Nordic Media may be quoted, provided the source is clearly stated.

  Editor                                                      Publisher
Terje Flisen (TF)                                        Secretary General Søren Christensen
Postboks 1726 Vika                                  Nordic Council of Ministers,
0121 Oslo, Norge                                      Store Strandstræde 18
Tel. + 47 22 20 80 61                                 DK-1255 København K., Denmark

Nordic Media (previously Nordic Media News) ISSN 1396-934X – electronic edition.



22 November 2000: New policy for promoting closer co-operation between the sectors of trade and industry and culture

The Minister for Trade and Industry, Ms. Pia Gjellerup and the Minister for Culture, Ms. Elsebeth Gerner Nielsen, have issued a joint statement and propositions for the promotion of a policy for closer co-operation between the sectors of culture and trade and industry.

Closer co-operation will trigger a new dynamics in society, strengthen the production of Danish art and culture and make way for new creativity, ideas and innovation in the sector of trade and industry, a press release from the Ministry of Culture states.

Already, the total revenues in the cultural sector are DKK 75 billion, the sector is employing almost 60,000 people, giving Denmark export income approaching DKK 16 billion. The rate of growth in this sector is among the highest in Denmark.

According to the statement, the characteristics of art and culture – among them creativity and the ability to tell a story – seem to become important parameters of competition for various kinds of business sectors. At the same time, cultural activities gain importance when competing for new employees, tourists and investments.

This teamwork seems not to be a passing tendency, but is a link in a global wave of change. The ability to readjust and to be innovative is becoming more and more important, in a market where values and identities can be bought, and where entertainment companies like Walt Disney, AOL/Time Warner and Sony are increasing their dominance in the main culture- and media sectors. Denmark wants to set its imprint on this development, and create its own version of it, but this is a demanding process.

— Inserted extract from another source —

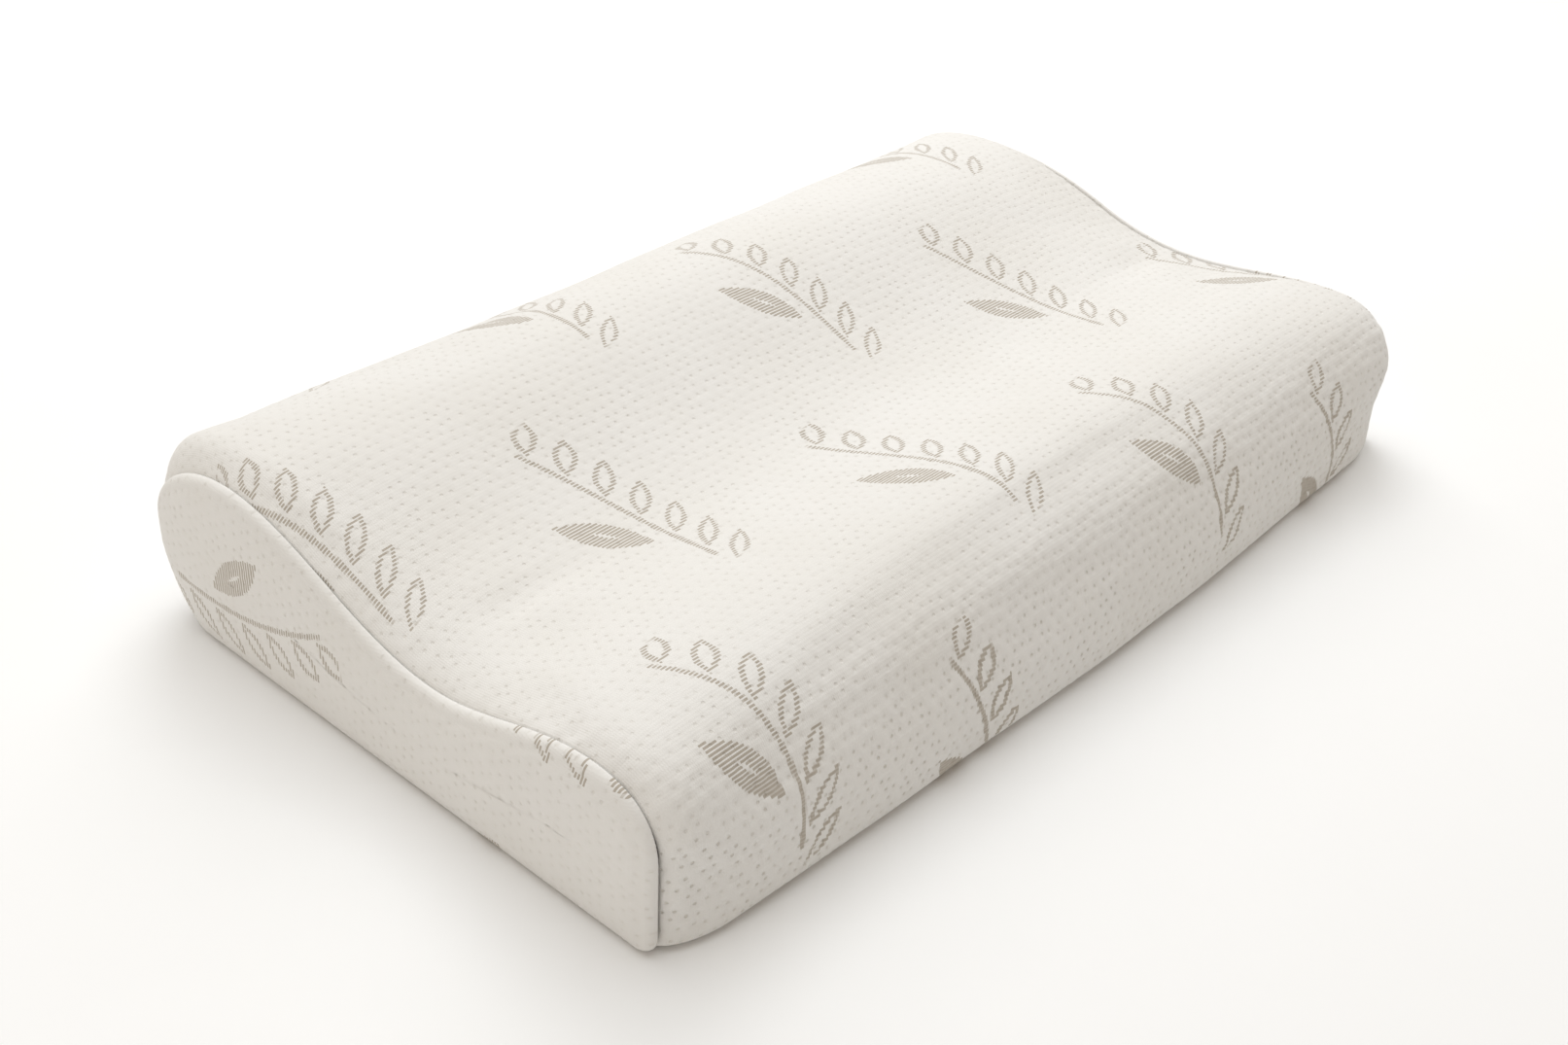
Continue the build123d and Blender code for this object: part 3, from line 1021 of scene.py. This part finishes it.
height += FRONT_RELIEF * front_face * np.sin(0.052 * u + drift + 0.4) * np.sin(0.11 * v + 0.9)
wrap = wrap + normals(wrap) * (height[:, :, None] * free)
wrap[:, :, 2] = np.maximum(wrap[:, :, 2], LOWEST)
cover_grid, cover_uv = with_slot(with_allowance(wrap, 0, GROOVE_X), flat_u, flat_v)
cover_wrap = shell("cover_wrap_cloth", cover_grid, CLOTH, COVER, cover_uv)

cover_ends = []
for side, word in SIDES:
    rings = ends[word]
    y, z = rings[:, :, 1], rings[:, :, 2]
    from_roll = np.linalg.norm(rings - rings[EDGE_RINGS + 3], axis=2)
    end_u, end_v = END_SPRIG[0] - z, END_SPRIG[1] - y
    inwards = off_roll(rings)
    height = dimples(end_u, end_v) * inwards + END_UNEVENNESS * unevenness(-z + 300 * side, -y) * inwards
    height += puckers(from_roll, y + 2 * z) * inwards
    rings[:, :, 0] += side * height
    uv = np.stack([end_u, end_v], axis=2)
    cover_ends.append(panel(f"cover_end_{word}_cloth", rings, side, CLOTH, COVER, uv))


def overlock(name, seam, groove_x, side):
    """Thread wound round the two turned-in edges all along a seam."""
    loop = np.concatenate([seam[:-1], seam[:1]])
    place = run_along(loop)
    turns = int(place[-1] / OVERLOCK_PITCH)
    at = np.linspace(0, place[-1], turns * 7, endpoint=False)
    angle = at / place[-1] * turns * FULL_TURN
    inner = inset(seam, 1.0)[:-1] - seam[:-1]
    inner = np.concatenate([inner, inner[:1]])
    base, inward = (
        np.stack([np.interp(at, place, points[:, k]) for k in (0, 1)], axis=1) for points in (loop, inner)
    )
    half_depth, half_width = OVERLOCK_HALF
    path = base + inward * (OVERLOCK_DEPTH + half_depth * np.sin(angle))[:, None]
    x = side * (groove_x - half_width + half_width * np.cos(angle))
    return threads(name, [tube(np.column_stack([x, path]), OVERLOCK_THREAD, 4, closed=True)], OVERLOCK)


# ---- the liner and the foam

LINER_GAP = 4.0
LINER_FACE_X = 290.6
LINER_GROOVE_X = LINER_FACE_X - 6.2
LINER_CLOTH = 0.6
LINER_RINGS = 14
LINER_CROWN = 0.8
FOAM_GAP = 5.2
FOAM_SEAM_GAP = 9.4
FOAM_EDGE_X = 281.0
FOAM_ROUNDING = 14
FOAM_RINGS = 12
FOAM_CROWN = 1.5
LINER_ROWS = (9, 110)
FOAM_ROWS = (10, 90)

liner_grid = pillow_grid(LINER_GAP, LINER_GAP, LINER_GROOVE_X, *LINER_ROWS) + followed(slow, *LINER_ROWS)
slack = 0.4 * unevenness(liner_grid[:, :, 0], ALONG) - 0.4
liner_grid = liner_grid + normals(liner_grid) * slack[:, :, None]
liner_seams = {word: inset(seam, LINER_GAP) for word, seam in SEAM_LINES.items()}
liner_grid = with_allowance(liner_grid, LINER_GAP, LINER_GROOVE_X)
keep = coarse(COLUMNS, 2)
liner_uv = np.stack(cloth_coordinates(liner_grid), axis=2)[:, keep]
liner_sleeve = shell("liner_sleeve_cloth", liner_grid[:, keep], LINER_CLOTH, LINER, liner_uv)

liner_ends = []
for side, word in SIDES:
    rings = end_rings(liner_seams[word], LINER_FACE_X, LINER_GROOVE_X, LINER_RINGS, LINER_CROWN)
    rings *= (side, 1, 1)
    y, z = rings[:, :, 1], rings[:, :, 2]
    rings[:, :, 0] += side * 0.5 * unevenness(y, z + 90 * side) * off_roll(rings)
    uv = np.stack([-z, -y], axis=2)
    liner_ends.append(panel(f"liner_end_{word}_cloth", rings, side, LINER_CLOTH, LINER, uv, 2))

core = pillow_grid(FOAM_GAP, FOAM_SEAM_GAP, FOAM_EDGE_X, *FOAM_ROWS)
core = (core + followed(slow, *FOAM_ROWS))[:, :-1]
core_ends = []
for side, word in SIDES:
    core_seam = inset(SEAM_LINES[word], FOAM_SEAM_GAP)[:-1]
    rings = []
    for turn in np.radians((79, 84, 89)):
        lean = FOAM_EDGE_X + FOAM_ROUNDING * (math.sin(turn) - math.sin(ROUNDING_ANGLE))
        depth = FOAM_ROUNDING * (math.cos(ROUNDING_ANGLE) - math.cos(turn))
        rings.append(ring(core_seam, depth, lean))
    rings += to_spine(rings[-1], FOAM_RINGS, FOAM_CROWN)
    core_ends.append(np.array(rings) * (side, 1, 1))
core = np.concatenate([core_ends[0][::-1], core, core_ends[1]])
count, width = core.shape[:2]
core_faces = band_faces(count, width, True)
core_faces += [cap(0, width, False), cap((count - 1) * width, width, True)]
foam_core = make_piece("foam_core_block", listed(core), core_faces, FOAM)

overlocks = {}
for side, word in SIDES:
    for bag, seams, groove_x in (("cover", SEAM_LINES, GROOVE_X), ("liner", liner_seams, LINER_GROOVE_X)):
        node = f"{bag}_overlock_{word}"
        overlocks[node] = overlock(f"{node}_thread", seams[word], groove_x, side)

# ---- the zip

TAPE_WAVE = 0.08
COIL_PITCH = 1.4
COIL_WIRE = 0.23
CLEAR_OF_SLIDER = 0.42
STITCH_PITCH = 3.1
STITCH_LENGTH = 2.5
TACK_PITCH = 0.42
TACK_MARGIN = 0.3
TACK_WIDTH = 2.4
TACK_THREAD = 0.2


def tape(name, node):
    """One side's woven tape, a touch wavy."""
    low, high = box_mm(node)
    x = np.linspace(low[0], high[0], 150)[:, None]
    z = np.linspace(high[2], low[2], 8)[None, :]
    y = high[1] + TAPE_WAVE * np.sin(x / 13) * np.linspace(1, 0.4, 8)[None, :] - TAPE_WAVE
    grid = np.stack(np.broadcast_arrays(x, y, z), axis=2)
    return shell(name, grid, high[1] - low[1] - 2 * TAPE_WAVE, TAPE, grid[:, :, ::2], 3)


def coil(name, node):
    """One side's coil: a filament wound in flattened loops along the tape's edge."""
    low, high = box_mm(node)
    sign = 1 if high[2] + low[2] > 2 * ZIP_Z else -1
    outer = abs((high[2] if sign > 0 else low[2]) - ZIP_Z) - COIL_WIRE
    inner = CLEAR_OF_SLIDER + COIL_WIRE
    half_y = (high[1] - low[1]) / 2 - COIL_WIRE
    turns = int((high[0] - low[0] - 1) / COIL_PITCH)
    angle = np.arange(turns * 9) / 9 * FULL_TURN
    x = low[0] + 0.5 + angle / FULL_TURN * COIL_PITCH + (COIL_PITCH / 2 if sign > 0 else 0)
    z = ZIP_Z + sign * ((outer + inner) / 2 + (outer - inner) / 2 * np.cos(angle))
    y = (low[1] + high[1]) / 2 + half_y * np.sin(angle)
    return threads(name, [tube(np.column_stack([x, y, z]), COIL_WIRE, 5)], COIL)


def topstitch(name, node):
    """A row of separate machine stitches, each dipping into the cloth at its ends."""
    low, high = box_mm(node)
    middle_z = (low[2] + high[2]) / 2
    count = int((high[0] - low[0]) / STITCH_PITCH)
    start = (low[0] + high[0] - (count - 1) * STITCH_PITCH) / 2
    share = np.linspace(-1, 1, 7)
    parts = []
    for i in range(count):
        x = start + i * STITCH_PITCH + share * STITCH_LENGTH / 2
        y = low[1] + 0.16 - 0.4 * share**4
        z = middle_z + 0.12 * share + 0.05 * math.sin(i * 1.7)
        radius = 0.24 - 0.08 * share**4
        parts.append(tube(np.column_stack([x, y, z]), radius))
    return threads(name, parts, STITCH)


def bartacks(name, node):
    """The dense zigzag of thread across each end of the zip."""
    low, high = box_mm(node)
    steps = 2 * int((high[2] - low[2]) / TACK_PITCH)
    parts = []
    for side in (-1, 1):
        ends_x = (side * (high[0] - TACK_MARGIN - TACK_WIDTH), side * (high[0] - TACK_MARGIN))
        path = []
        for i in range(steps):
            x, following = ends_x[i % 2], ends_x[1 - i % 2]
            z = low[2] + TACK_MARGIN + i * (high[2] - low[2] - 2 * TACK_MARGIN) / (steps - 1)
            for share in np.linspace(0, 1, 5)[:-1]:
                lift = math.sin(share * math.pi)
                path.append((x + share * (following - x), low[1] + 0.08 + 0.22 * lift, z))
        parts.append(tube(path, TACK_THREAD))
    return threads(name, parts, STITCH)


def stops(name, node):
    """The small crimped stops: one on each row at the top end, and one over both at the bottom end."""
    low, high = box_mm(node)
    one_each = node == "zip_top_stops"
    spans = [(low[2], ZIP_Z - 0.65), (ZIP_Z + 0.65, high[2])] if one_each else [(low[2], high[2])]
    parts = []
    for bottom, top in spans:
        parts.append(soft_block((low[0], low[1], bottom), (high[0], high[1], top)))
        ridge_low = (low[0] + 0.5, high[1] - 0.3, bottom + 0.3)
        parts.append(soft_block(ridge_low, (high[0] - 0.5, high[1] + 0.15, top - 0.3)))
    return threads(name, parts, METAL)


zip_pieces = {}
for part, make, ending, slot in (
    ("tape", tape, "weave", "zip_tape"),
    ("coil", coil, "loops", "zip_coil"),
    ("topstitch", topstitch, "thread", "topstitch_thread"),
):
    for node in (f"zip_{part}_upper", f"zip_{part}_lower"):
        zip_pieces[node] = (make(f"{node}_{ending}", node), slot)
zip_pieces["zip_bartacks"] = (bartacks("zip_bartacks_thread", "zip_bartacks"), "topstitch_thread")
for node in ("zip_top_stops", "zip_bottom_stop"):
    zip_pieces[node] = (stops(f"{node}_crimped", node), "zip_metal")

# ---- the care label

LABEL_THICK = 0.35
LABEL_RAISE = 0.75
LABEL_START_X = END_X - 1.2
LABEL_TUCK = 1.6


def end_surface(rings, y, z):
    """The furthest out an end panel comes within a few millimetres of y and z."""
    apart = np.hypot(rings[:, :, 1] - y, rings[:, :, 2] - z)
    return rings[:, :, 0][apart < apart.min() + 2.5].max()


# The label comes out of the seam, follows the end panel and curls away from it a little.
share = np.linspace(0, 1, 46)
path_y = label_high[1] + LABEL_TUCK - share * (label_high[1] - label_low[1] + LABEL_TUCK)
across = np.linspace(label_low[2], label_high[2], 15)
surface = np.array([[end_surface(ends["right"], y, z) for z in across] for y in path_y])
for _ in range(6):
    surface[1:-1] = (surface[:-2] + surface[1:-1] + surface[2:]) / 3
lift = (1 - np.exp(-share * 22))[:, None]
bow = ((across - ZIP_Z) / (label_high[2] - label_low[2]) * 2) ** 2
curl = 0.5 * np.sin(share * 5.0) * share + 2.2 * share**3
label_x = LABEL_START_X * (1 - lift) + (surface + LABEL_RAISE) * lift
label_x += curl[:, None] + 0.9 * bow[None, :] * share[:, None] ** 2
label_grid = np.stack(np.broadcast_arrays(label_x, path_y[:, None], across[None, :]), axis=2)
care_label = shell("care_label_satin", label_grid, LABEL_THICK, SATIN, label_grid[:, :, 1:], 2)

# ---- how the pieces belong to the object

replaced = {
    "cover_wrap": (cover_wrap, "cover_knit"),
    "cover_end_left": (cover_ends[0], "cover_knit"),
    "cover_end_right": (cover_ends[1], "cover_knit"),
    "liner_sleeve": (liner_sleeve, "liner_cloth"),
    "liner_end_left": (liner_ends[0], "liner_cloth"),
    "liner_end_right": (liner_ends[1], "liner_cloth"),
    "foam_core": (foam_core, "foam"),
    "care_label": (care_label, "satin"),
}
replaced.update({node: (piece, "overlock_thread") for node, piece in overlocks.items()})
replaced.update(zip_pieces)
for node, (piece, slot) in replaced.items():
    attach(piece, "label" if node == "care_label" else "pillow")
    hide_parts(node)

for node in ("zip_slider", "zip_pull"):
    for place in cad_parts[node].material_slots:
        place.material = METAL

# ---- floor, light and camera

LOOK_AT = Vector((-83.4, -43.3, 54.0)) * MM
CAMERA_DISTANCE = 957.8 * MM
CAMERA_AZIMUTH, CAMERA_ELEVATION, CAMERA_ROLL = (math.radians(a) for a in (-49.38, 33.09, 3.03))

camera = add_object("camera", bpy.data.cameras.new("camera"))
camera.data.lens = 44.65
camera.data.sensor_width = 36
bpy.context.scene.camera = camera
turned = Matrix.Rotation(CAMERA_AZIMUTH, 4, "Z") @ Matrix.Rotation(math.pi / 2 - CAMERA_ELEVATION, 4, "X")
turned = turned @ Matrix.Rotation(CAMERA_ROLL, 4, "Z")
camera_place = LOOK_AT + turned.to_3x3() @ Vector((0, 0, CAMERA_DISTANCE))
camera.matrix_world = Matrix.Translation(camera_place) @ turned

look = Look("floor", (0.93, 0.93, 0.93), 0.9)
floor_material = look.done(look.blend(look.noise(40), (0.965, 0.975, 0.985), (0.955, 0.965, 0.975)))
FLOOR = 9000
floor_corners = [(-FLOOR, -FLOOR, 0), (FLOOR, -FLOOR, 0), (FLOOR, FLOOR, 0), (-FLOOR, FLOOR, 0)]
floor = make_piece("floor", floor_corners, [(0, 1, 2, 3)], floor_material)


def add_light(name, kind, place, aim, power, colour):
    """A light at a place, in metres, turned towards a point."""
    data = bpy.data.lights.new(name, kind)
    data.energy = power
    data.color = colour
    light = add_object(name, data)
    light.location = place
    light.rotation_euler = (Vector(aim) - Vector(place)).to_track_quat("-Z", "Y").to_euler()
    return data


sun = add_light("key", "SUN", (0.15, 0.2, 1.5), (0, 0, 0), 1.47, (0.935, 0.975, 1.0))
sun.angle = math.radians(65)
add_light("side", "AREA", (0.8, 0.9, 1.3), (0, 0, 0), 12, (0.975, 0.99, 1.0)).size = 1.2
add_light("fill", "AREA", (-1.9, 0.3, 0.7), (0, 0, 0.05), 3.6, (1.0, 0.94, 0.86)).size = 1.0
world = bpy.data.worlds.new("studio")
world.use_nodes = True
world_tree = world.node_tree
sky = world_tree.nodes["Background"]
sky.inputs["Color"].default_value = (1.0, 0.87, 0.73, 1)
sky.inputs["Strength"].default_value = 0.36
backdrop, seen, choice = (
    world_tree.nodes.new("ShaderNode" + kind) for kind in ("Background", "LightPath", "MixShader")
)
backdrop.inputs["Color"].default_value = (0.738, 0.717, 0.685, 1)
sources = (seen.outputs["Is Camera Ray"], sky.outputs[0], backdrop.outputs[0])
for source, socket in zip(sources, choice.inputs):
    join(source, socket)
join(choice.outputs[0], world_tree.nodes["World Output"].inputs["Surface"])
bpy.context.scene.world = world
bpy.context.scene.view_settings.view_transform = "Standard"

If this process does not succeed, the Danish people will not have an alternative to Disney and American TV serials. The Danish Government, therefore, puts forward a proposition containing 13 initiatives, meant to strengthen the teamwork between culture and trade and industry. Among other things, the Government calls on the State Growth Fund to co-operate with private investors in creating a film investment fund, the press release states.

Source: The Ministry of Culture

15 November 2000: Go-ahead for terrestrial digital television

“The development of terrestrial digital television has now been given the green light”, a press release from the Ministry of Culture states.

”This means that the Danes in a few years time supposedly will be able to receive almost 20 Danish digital television channels, using their ordinary antenna. However, it is necessary to have a digital television set or a so called set-top-box.

It is expected that tenders will be invited for the new digital channels during 2001. However, the public service channels DR (Danmarks Radio) and TV 2 will , in advance, be promised four digital channels. This means that all their programmes may be transmitted digitally, while still also going to the viewers in the old fashioned – analogical - manner.

The final decision on digital television has been taken by the parties behind the March 2000 Media Agreement (2001 – 2004). The Minister of Culture, Ms. Elsebeth Gerner Nielsen, will, however, offer all parties not participating in the Media Agreement, to join in the negotiations preceding the accomplishment of the agreement on digitalisation. This will secure that a broad majority is behind the very important decision.

The principle decision on utilising the third national television channel for terrestrial digital television was taken in connection with the Media Agreement of 1997 – 2000. Later on, tests were initiated, but in connection with the new media agreement the parties chose to let experts view the case in the light of new technological development. The experts recommended that it was wise to stick to the original decision, because the terrestrial method is the best and cheapest way to reach everyone with digital television.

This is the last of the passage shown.